**GIVEN PROBLEM:** Return, unaltered, every line from the beginning of the material below up to and including the one with "# Placement then".

--- start ---

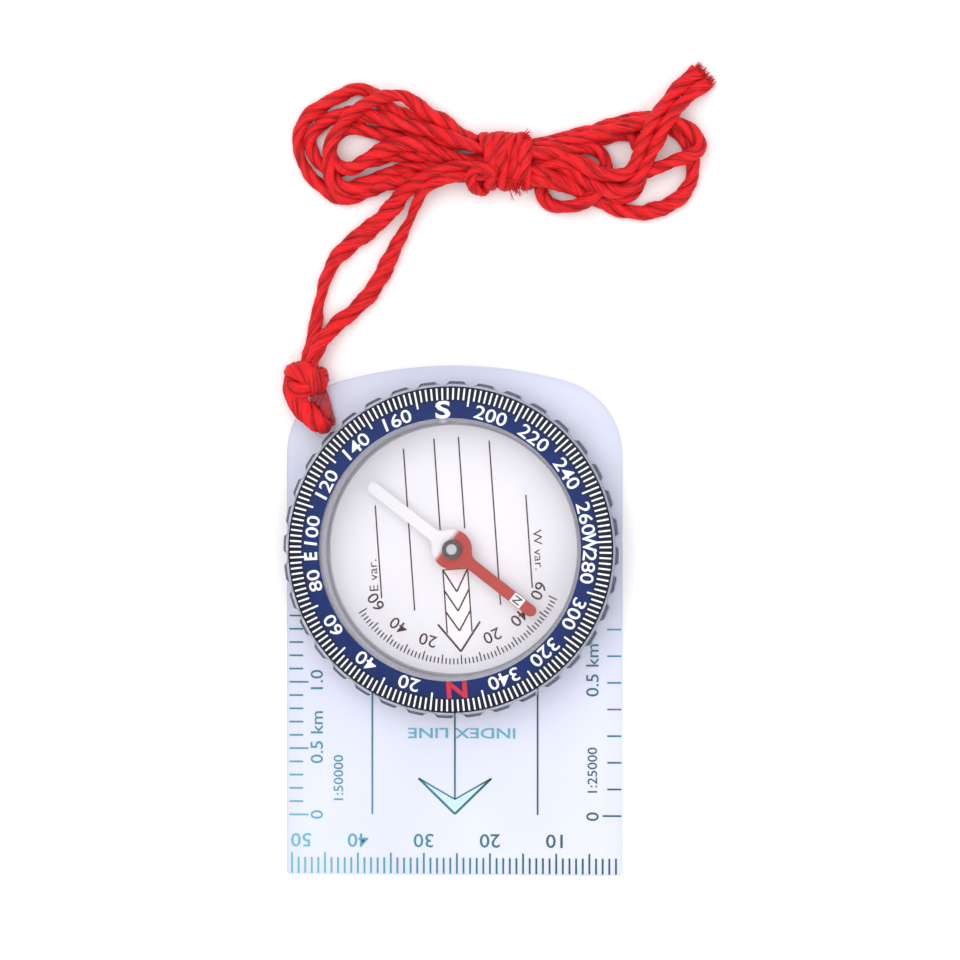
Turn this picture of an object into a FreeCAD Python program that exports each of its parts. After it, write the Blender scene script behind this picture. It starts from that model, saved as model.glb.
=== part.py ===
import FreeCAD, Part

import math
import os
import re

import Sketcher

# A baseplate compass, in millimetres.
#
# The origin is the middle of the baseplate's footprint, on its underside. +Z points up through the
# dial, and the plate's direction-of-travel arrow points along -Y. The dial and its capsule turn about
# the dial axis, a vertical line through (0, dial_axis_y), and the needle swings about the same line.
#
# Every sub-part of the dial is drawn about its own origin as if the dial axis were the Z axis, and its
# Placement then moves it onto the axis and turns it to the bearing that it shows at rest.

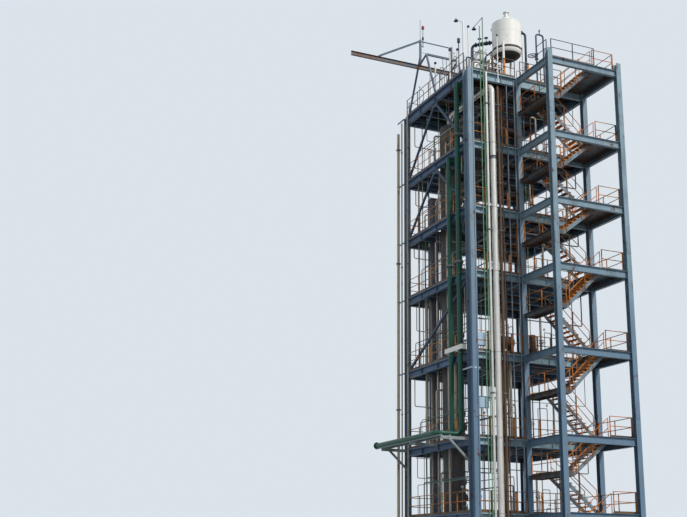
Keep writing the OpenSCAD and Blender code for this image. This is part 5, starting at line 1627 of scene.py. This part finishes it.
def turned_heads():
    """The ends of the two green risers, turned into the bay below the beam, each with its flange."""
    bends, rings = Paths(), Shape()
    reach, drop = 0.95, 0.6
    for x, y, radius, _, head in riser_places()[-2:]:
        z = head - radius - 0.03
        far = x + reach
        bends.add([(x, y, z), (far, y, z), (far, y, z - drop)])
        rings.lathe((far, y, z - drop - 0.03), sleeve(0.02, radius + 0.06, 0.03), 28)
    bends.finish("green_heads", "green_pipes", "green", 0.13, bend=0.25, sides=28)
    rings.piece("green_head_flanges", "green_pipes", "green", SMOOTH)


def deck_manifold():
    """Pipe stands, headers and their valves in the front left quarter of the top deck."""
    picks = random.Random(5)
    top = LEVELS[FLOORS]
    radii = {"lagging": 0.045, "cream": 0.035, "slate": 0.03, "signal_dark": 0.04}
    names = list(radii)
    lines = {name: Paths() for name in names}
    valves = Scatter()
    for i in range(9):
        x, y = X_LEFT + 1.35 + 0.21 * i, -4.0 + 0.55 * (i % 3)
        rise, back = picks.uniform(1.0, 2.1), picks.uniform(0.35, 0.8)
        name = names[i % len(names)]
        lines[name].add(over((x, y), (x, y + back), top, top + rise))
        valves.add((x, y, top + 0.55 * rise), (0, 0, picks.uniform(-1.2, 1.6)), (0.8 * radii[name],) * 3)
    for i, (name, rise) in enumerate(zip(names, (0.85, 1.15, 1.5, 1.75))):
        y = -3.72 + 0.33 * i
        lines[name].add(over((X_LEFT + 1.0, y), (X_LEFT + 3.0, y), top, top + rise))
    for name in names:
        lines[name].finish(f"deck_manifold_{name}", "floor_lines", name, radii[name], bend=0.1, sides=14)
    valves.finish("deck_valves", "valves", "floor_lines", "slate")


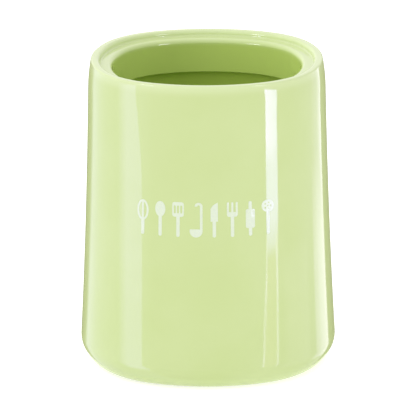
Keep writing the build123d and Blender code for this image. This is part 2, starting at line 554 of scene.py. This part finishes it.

--- end ---

**SOLUTION BELOW:**
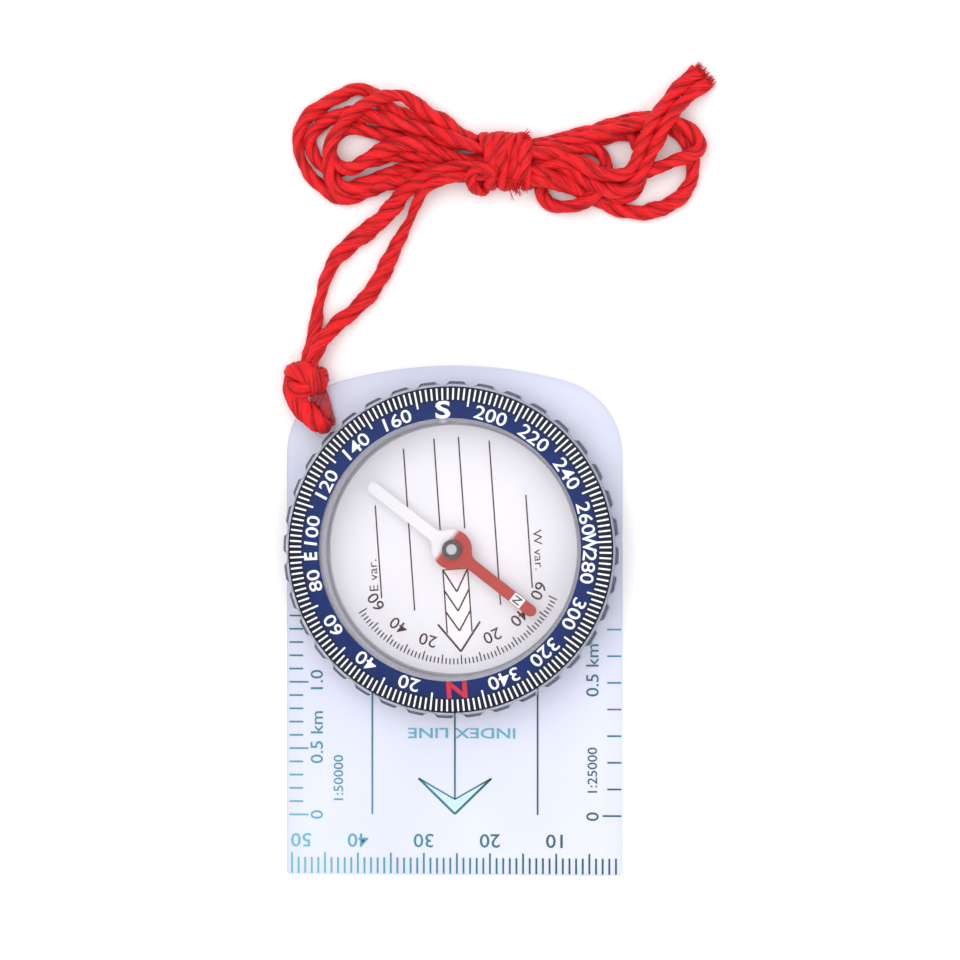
Turn this picture of an object into a FreeCAD Python program that exports each of its parts. After it, write the Blender scene script behind this picture. It starts from that model, saved as model.glb.
=== part.py ===
import FreeCAD, Part

import math
import os
import re

import Sketcher

# A baseplate compass, in millimetres.
#
# The origin is the middle of the baseplate's footprint, on its underside. +Z points up through the
# dial, and the plate's direction-of-travel arrow points along -Y. The dial and its capsule turn about
# the dial axis, a vertical line through (0, dial_axis_y), and the needle swings about the same line.
#
# Every sub-part of the dial is drawn about its own origin as if the dial axis were the Z axis, and its
# Placement then moves it onto the axis and turns it to the bearing that it shows at rest.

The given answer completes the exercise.